Expo, Trento spende il doppio di Bolzano
Ecco i bilanci delle due Province: 1,9 milioni contro 1 milione dell’Alto Adige. Per restare a Milano la metà del tempo
TRENTO. Di qua la riproduzione delle Dolomiti, di là una struttura in legno. Di qua i depliant, di là lo strudel. Di qua il deserto, di là invece c’è la coda. Abbiamo scritto, nei giorni scorsi, della diversità (anche di gradimento del pubblico) fra gli stand del Trentino e dell’Alto Adige all’Expo 2015, ma ora diamo la parola ai numeri: la Provincia autonoma di Trento ha investito nell’evento quasi il doppio rispetto a Bolzano (1,9 milioni di euro di fronte a 1 milione di euro) per avere tre mesi di esposizione (e una settimana da protagonista) rispetto ai sei mesi di Expo scelti dall’Alto Adige. Questo al netto degli investimenti degli sponsor privati che sono previsti nei budget a Trento come a Bolzano. E con una beffa: la vendita al pubblico di alimenti e bevande altoatesini (in quella che l’assessore Michele Dallapiccola ieri mattina ha definito “un’osteria”) oltre ad aver conquistato il pubblico di Expo 2015 rappresenta anche una voce importante di entrata per gli organizzatori altoatesini (preventivati 180 mila euro). La differenza tra gli investimenti delle due province autonome resta consistente anche considerati 448 mila euro che il Trentino ha speso per gli eventi organizzati tra Muse e Palazzo delle Albere.

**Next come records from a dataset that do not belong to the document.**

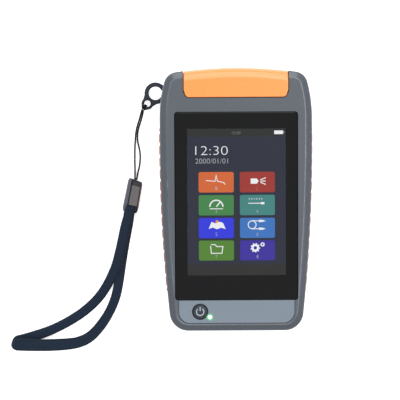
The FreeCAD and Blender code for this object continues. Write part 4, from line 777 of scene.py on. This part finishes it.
# the two ends of the webbing where they meet in the mouth of the buckle
def root_mesh():
    rows, ns = [], 28
    verts, uvs, faces = [], [], []
    stations = [(13.55, 4.2, 2.2, 4.6), (13.75, 4.9, 2.0, 5.2), (14.3, 5.1, 1.8, 5.5), (15.4, 5.3, 1.4, 5.62), (16.6, 5.4, 1.0, 5.62),
                (17.6, 5.4, 0.7, 5.58), (18.4, 5.3, 0.55, 5.5), (19.0, 5.1, 0.6, 5.4)]
    for along, width, lo_, hi_ in stations:
        shift_ = 0.35 - 0.12 * (along - 13.5)
        for j in range(ns):
            th = 2 * math.pi * j / ns
            c, s = math.cos(th), math.sin(th)
            x = math.copysign(abs(c) ** 0.45, c) * width / 2 + shift_
            z = (lo_ + hi_) / 2 + math.copysign(abs(s) ** 0.45, s) * (hi_ - lo_) / 2
            q = on_buckle(along, x + 0.02 * (along - 13.5) + 0.1, z)
            verts.append((q[0] * MM, q[1] * MM, q[2] * MM))
            uvs.append((along * MM, x * MM + 0.00315))
    n = len(stations)
    for i in range(n - 1):
        for j in range(ns):
            j2 = (j + 1) % ns
            faces.append((i * ns + j, i * ns + j2, (i + 1) * ns + j2, (i + 1) * ns + j))
    faces.append(tuple(range(ns))[::-1])
    faces.append(tuple((n - 1) * ns + j for j in range(ns)))
    return mesh_object("band_root", verts, faces, M["twill"], uvs)


root = root_mesh()
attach(root, "strap")


# hitch of the string round the small loop of the ring: two turns, a bar across them and two short tails
def sweep(points, radius, closed, lay=0.0024, plies=3, taper=0.0):
    ns = 16
    verts, uvs, faces = [], [], []
    n = len(points)
    nv, s_len = None, 0.0
    for i, p in enumerate(points):
        a = points[(i - 1) % n] if closed else points[max(0, i - 1)]
        b = points[(i + 1) % n] if closed else points[min(n - 1, i + 1)]
        t = (b - a).normalized()
        if nv is None:
            nv = Vector((0, 0, 1)) if abs(t.z) < 0.9 else Vector((1, 0, 0))
        nv = (nv - t * nv.dot(t)).normalized()
        bv = t.cross(nv)
        if i:
            s_len += (p - points[i - 1]).length
        r0 = radius
        if taper:
            f = i / (n - 1)
            r0 = radius * (1 - taper * max(0.0, abs(2 * f - 1) - 0.55) / 0.45)
        for j in range(ns):
            th = 2 * math.pi * j / ns
            r = r0 * (0.9 + 0.1 * math.cos(plies * (th - 2 * math.pi * s_len / lay)))
            verts.append(p + nv * (r * math.cos(th)) + bv * (r * math.sin(th)))
            uvs.append((s_len, j / ns))
    for i in range(n if closed else n - 1):
        i2 = (i + 1) % n
        for j in range(ns):
            j2 = (j + 1) % ns
            faces.append((i * ns + j, i * ns + j2, i2 * ns + j2, i2 * ns + j))
    if not closed:
        faces.append(tuple(range(ns))[::-1])
        faces.append(tuple((n - 1) * ns + j for j in range(ns)))
    return verts, faces, uvs


KA = math.radians(232)
KR = Vector((math.cos(KA), math.sin(KA), 0))
KT = Vector((-math.sin(KA), math.cos(KA), 0))
KC = Vector((-45.4, 49.25, 5.6)) + KR * 2.4
kv, kf, ku = [], [], []


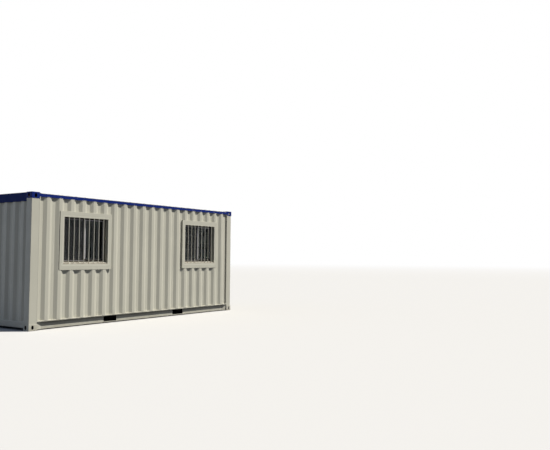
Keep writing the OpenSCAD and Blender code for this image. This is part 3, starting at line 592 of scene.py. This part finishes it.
to_front = (0, -1, 0)
valley_y = rib_deep - wall_plane
surround_half, surround_low, surround_high = 0.6475, 1.120, 2.270
sheet_seams = rib_starts[::ribs_a_sheet] + seam_place
long_beads = [bead(wall_line(sheet_start, sheet_end, z), (0, -1, tilt))
              for z, tilt in ((wall_low, 1), (wall_high, -1))]
for x in sheet_seams:
    spans = [(wall_low, wall_high)]
    if any(abs(x - middle) < surround_half for middle in window_middles):
        spans = [(wall_low, surround_low), (surround_high, wall_high)]
    y = np.interp(x, rib_x, rib_in) - wall_plane
    long_beads += [bead(upright(x, y, low, high), to_front, size=0.004, low=0.3) for low, high in spans]
long_beads.append(bead(upright(sheet_end, valley_y, wall_low, wall_high), (-1, -1, 0), size=0.004))
long_beads.append(bead(upright(sheet_start, -wall_plane, wall_low, wall_high), to_front, low=0.4))
for middle in window_middles:
    left, right = middle - surround_half, middle + surround_half
    under, over = wall_line(left, right, surround_low), wall_line(left, right, surround_high)
    long_beads.append(bead(np.concatenate([under, over[::-1], under[:1]]), to_front, closed=True))

end_plane, end_valley, end_low, end_high, end_side = 3.017, 2.981, 0.170, 2.416, fitting_inner_y
end_first, end_pitch, end_count, end_foot, end_crest = -0.9345, 0.267, 8, 0.100, 0.035
end_middles = end_first + end_pitch * np.arange(end_count)
end_folds = (end_middles[:, None] + [-end_foot, -end_crest, end_crest, end_foot]).ravel()
end_y = np.concatenate([[-end_side], end_folds, [end_side]])
end_x = np.tile([end_valley, end_plane, end_plane, end_valley], end_count)
end_x = -np.concatenate([[end_valley], end_x, [end_valley]])
end_beads = [bead(np.stack([end_x, end_y, np.full_like(end_y, z)], axis=1), (-1, 0, tilt))
             for z, tilt in ((end_low, 1), (end_high, -1))]
end_beads += [bead(upright(-end_valley, way * end_side, end_low, end_high), (-1, -way, 0)) for way in (-1, 1)]
weld_cream = coated_steel("weld_cream", cream, rain=0.05, dust_top=0.3, rust=0.3, ripples=0.0006)
add_piece("wall_welds", mirrored(long_beads, 1) + end_beads, weld_cream, crease=70)

post_bend = ((0.010, 0.0), (0.003, 0.003), (0.0, 0.010))


def post_line(inner_x, outer_x, inner_y, z):
    """Points round a corner post at height z: along the long wall, round the bend and along the end. The
    bend is three points, the middle one nearest to the corner."""
    way = math.copysign(1, outer_x)
    bend = [(outer_x - way * from_end, from_side - wall_plane, z) for from_end, from_side in post_bend]
    return [(inner_x, -wall_plane, z), *bend, (outer_x, inner_y, z)]


blind_post = (-2.853, -3.025, -1.065)
door_post = (2.853, 3.010, -1.180)
end_rail_low = 0.050
frame_beads = [bead(post_line(*post, z), (math.copysign(1, post[0]), -1, 0), size=0.004, low=0.7)
               for post in (blind_post, door_post) for z in (fitting_tall, top_fitting_z)]
frame_beads.append(bead(upright(blind_post[1], -end_side, end_rail_low, fitting_tall), (-1, 0, 0), low=0.6))
add_piece("frame_welds", mirrored(frame_beads, 1), weld_cream, crease=70)

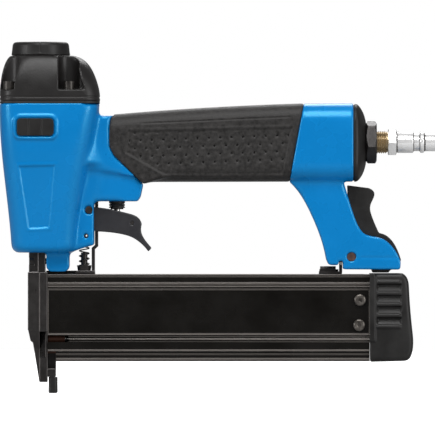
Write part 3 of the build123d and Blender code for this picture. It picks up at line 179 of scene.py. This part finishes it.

Difficile trovare qualcuno che si assuma la responsabilità di quanto accaduto a Milano nel nutrito gruppo di lavoro istituito dalla Provincia autonoma di Trento. In tanti al telefono hanno chiesto cortesemente di restare fuori dal dibattito. Più facile (ovviamente) farsi spiegare le scelte dell’Alto Adige da Manfred Schweigkofler, cioè l’uomo di spettacolo a cui la Provincia di Bolzano ha affidato la regia del proprio progetto Expo, considerata soprattutto l’esperienza del manager all’esposizione di Hannover: «Noi abbiamo rinunciato alla settimana supplementare da protagonisti (che invece ha scelto Trento, ndr) perché ci sembrava inutile. E abbiamo puntato su messaggi semplici e simpatici perché l’Expo - dove la gente corre - non è il luogo più adatto per comunicare messaggi complicati».
Messaggi semplici, come il legno della struttura (su cui si può salire e farsi un “selfie” all’Expo dall’alto) e lo strudel per cui i visitatori si mettono in coda. E dire che la “carta gastronomica” (cioè il segreto del loro successo) non era poi così scontata: «Mi hanno detto che sono stato “più terrone dei terroni” - scherza Schweigkofler - ma quando tutti erano scettici, io ero sicuro che sarebbero stati di manica larga di fronte alla possibilità di servire i nostri prodotti gastronomici. E così è andata. Anche perché è stato subito evidente - soprattutto nei giorni iniziali - che abbiamo portato un po’ di vita nella nostra zona, sempre disponibili comunque ad approfondire i nostri contenuti con i visitatori interessati».
Ai trentini che sono finiti nel mirino (in Trentino) per l’organizzazione del proprio spazio espositivo, il manager altoatesino ricorda - con una certa solidarietà - che in Alto Adige hanno comunque contestato alcune scelte dell’esposizione sudtirolese. Ma è facile concedere ai rivali l’onore delle armi quando il pubblico (questo è successo) ti decreta vincitore. Con i trentini (ieri l’ex consigliere provinciale Roberto Bombarda) a replicare sostenendo che è troppo facile prendere la gente per la gola. E gli altoatesini a stupirsi sinceramente perché al nostro stand non c’è la gastronomia. Come il direttore dell’azienda speciale della camera di commercio Hansjörg Prast ieri al telefono con questo giornale: «Pensavamo che l’avreste fatto anche voi...».